-- Exercise description --
Give the data again, word for word.

-- Source material --
┏━━
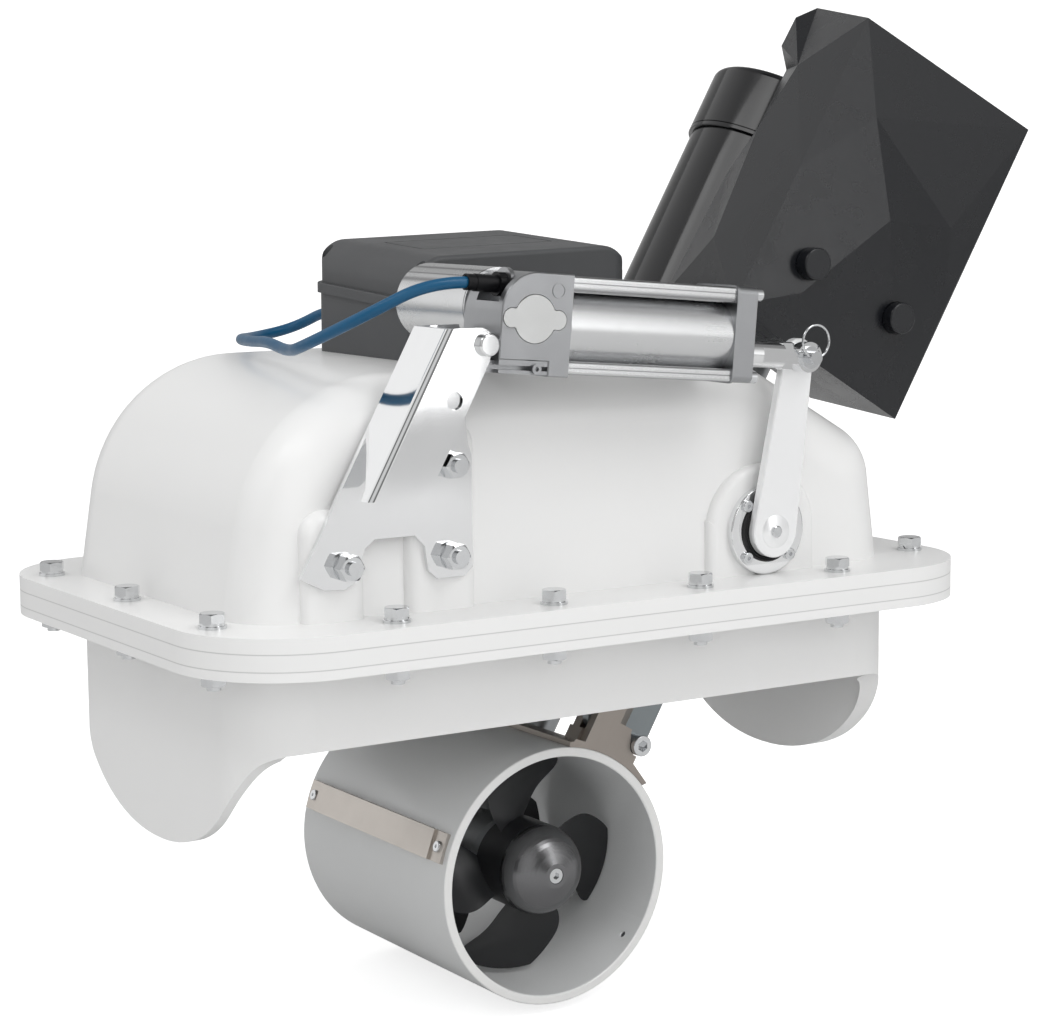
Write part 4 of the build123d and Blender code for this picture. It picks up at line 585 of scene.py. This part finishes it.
# the direction's angle around the vertical, from the camera's side towards the picture's right
towards = levelShare(-sin(yaw), -cos(yaw))
beside = levelShare(cos(yaw), -sin(yaw))
around = mathNode(skyTree, "MULTIPLY_ADD", mathNode(skyTree, "ARCTAN2", beside, towards), 0.5 / pi, 0.5)
upward = mathNode(skyTree, "MULTIPLY_ADD", split.outputs["Z"], 0.5, 0.5)
aroundStops = [((degrees + 180) / 360, value) for degrees, value in air["around"]]
bands = colourMix(skyTree, 1.0, addRamp(skyTree, around, aroundStops),
                  addRamp(skyTree, upward, air["upward"]), "MULTIPLY")
rayKind = skyTree.nodes.new("ShaderNodeLightPath")
chosen = colourMix(skyTree, rayKind.outputs["Is Glossy Ray"], addRamp(skyTree, upward, air["matt"]), bands)
# the camera itself sees plain white beyond the paper
plain = colourMix(skyTree, rayKind.outputs["Is Camera Ray"], chosen, (1, 1, 1, 1))
skyTree.links.new(plain, skyTree.nodes["Background"].inputs["Color"])
bpy.context.scene.view_settings.view_transform = "Standard"
bpy.context.scene.view_settings.look = "None"
print("studio set")

# the cable's route, millimetres, and how finely its tube is drawn
cable = {"radius": 4.2, "order": 3, "alongSteps": 24, "roundSteps": 6,
         "points": [(-127.2, -199.0, 231.6), (-163.05, -199.0, 234.91), (-205.4, -175.3, 210.3),
                    (-226.4, -124.0, 187.8), (-210.4, -72.2, 180.4), (-198.2, -15.8, 184.0),
                    (-184.9, 39.2, 180.4), (-168.1, 95.9, 178.3), (-122.8, 161.1, 174.0),
                    (-84.2, 162.8, 180.0), (-68.57, 129.53, 196.73), (-68.57, 99.58, 195.01)]}


def makeCable(name, spec):
    curve = bpy.data.curves.new(name, "CURVE")
    curve.dimensions = "3D"
    spline = curve.splines.new("NURBS")
    spline.points.add(len(spec["points"]) - 1)
    for point, place in zip(spline.points, spec["points"]):
        point.co = (*(c / 1000 for c in place), 1)
    spline.order_u = spec["order"]
    spline.use_endpoint_u = True
    curve.resolution_u = spec["alongSteps"]
    curve.bevel_depth = spec["radius"] / 1000
    curve.bevel_resolution = spec["roundSteps"]
    curve.use_fill_caps = True
    piece = bpy.data.objects.new(name, curve)
    bpy.context.scene.collection.objects.link(piece)
    curve.materials.append(materials["cableSheath"])
    return piece


blueCable = makeCable("blueCable", cable)
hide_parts("cable")
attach(blueCable, "housing")
print("cable laid")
┗━━
-- Solved exercise --
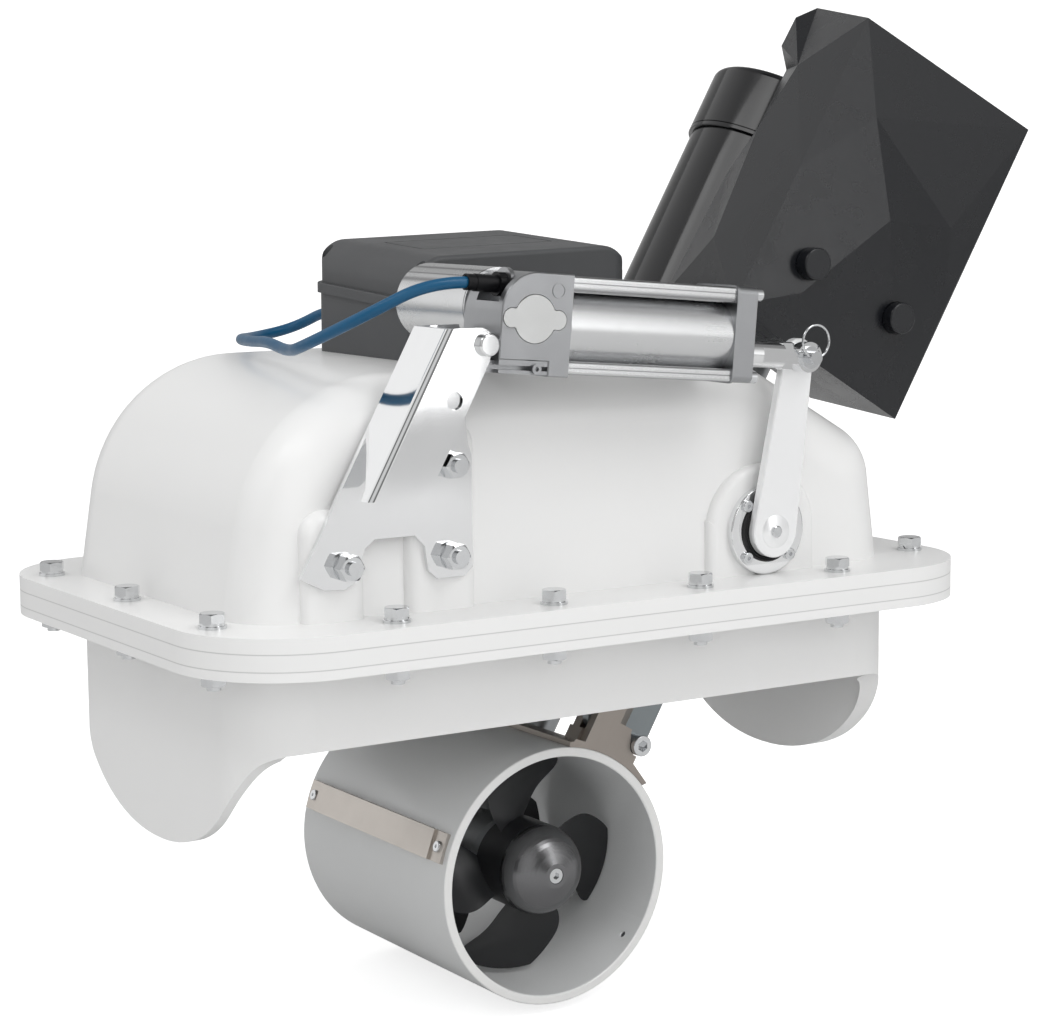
Write part 4 of the build123d and Blender code for this picture. It picks up at line 585 of scene.py. This part finishes it.
# the direction's angle around the vertical, from the camera's side towards the picture's right
towards = levelShare(-sin(yaw), -cos(yaw))
beside = levelShare(cos(yaw), -sin(yaw))
around = mathNode(skyTree, "MULTIPLY_ADD", mathNode(skyTree, "ARCTAN2", beside, towards), 0.5 / pi, 0.5)
upward = mathNode(skyTree, "MULTIPLY_ADD", split.outputs["Z"], 0.5, 0.5)
aroundStops = [((degrees + 180) / 360, value) for degrees, value in air["around"]]
bands = colourMix(skyTree, 1.0, addRamp(skyTree, around, aroundStops),
                  addRamp(skyTree, upward, air["upward"]), "MULTIPLY")
rayKind = skyTree.nodes.new("ShaderNodeLightPath")
chosen = colourMix(skyTree, rayKind.outputs["Is Glossy Ray"], addRamp(skyTree, upward, air["matt"]), bands)
# the camera itself sees plain white beyond the paper
plain = colourMix(skyTree, rayKind.outputs["Is Camera Ray"], chosen, (1, 1, 1, 1))
skyTree.links.new(plain, skyTree.nodes["Background"].inputs["Color"])
bpy.context.scene.view_settings.view_transform = "Standard"
bpy.context.scene.view_settings.look = "None"
print("studio set")

# the cable's route, millimetres, and how finely its tube is drawn
cable = {"radius": 4.2, "order": 3, "alongSteps": 24, "roundSteps": 6,
         "points": [(-127.2, -199.0, 231.6), (-163.05, -199.0, 234.91), (-205.4, -175.3, 210.3),
                    (-226.4, -124.0, 187.8), (-210.4, -72.2, 180.4), (-198.2, -15.8, 184.0),
                    (-184.9, 39.2, 180.4), (-168.1, 95.9, 178.3), (-122.8, 161.1, 174.0),
                    (-84.2, 162.8, 180.0), (-68.57, 129.53, 196.73), (-68.57, 99.58, 195.01)]}


def makeCable(name, spec):
    curve = bpy.data.curves.new(name, "CURVE")
    curve.dimensions = "3D"
    spline = curve.splines.new("NURBS")
    spline.points.add(len(spec["points"]) - 1)
    for point, place in zip(spline.points, spec["points"]):
        point.co = (*(c / 1000 for c in place), 1)
    spline.order_u = spec["order"]
    spline.use_endpoint_u = True
    curve.resolution_u = spec["alongSteps"]
    curve.bevel_depth = spec["radius"] / 1000
    curve.bevel_resolution = spec["roundSteps"]
    curve.use_fill_caps = True
    piece = bpy.data.objects.new(name, curve)
    bpy.context.scene.collection.objects.link(piece)
    curve.materials.append(materials["cableSheath"])
    return piece


blueCable = makeCable("blueCable", cable)
hide_parts("cable")
attach(blueCable, "housing")
print("cable laid")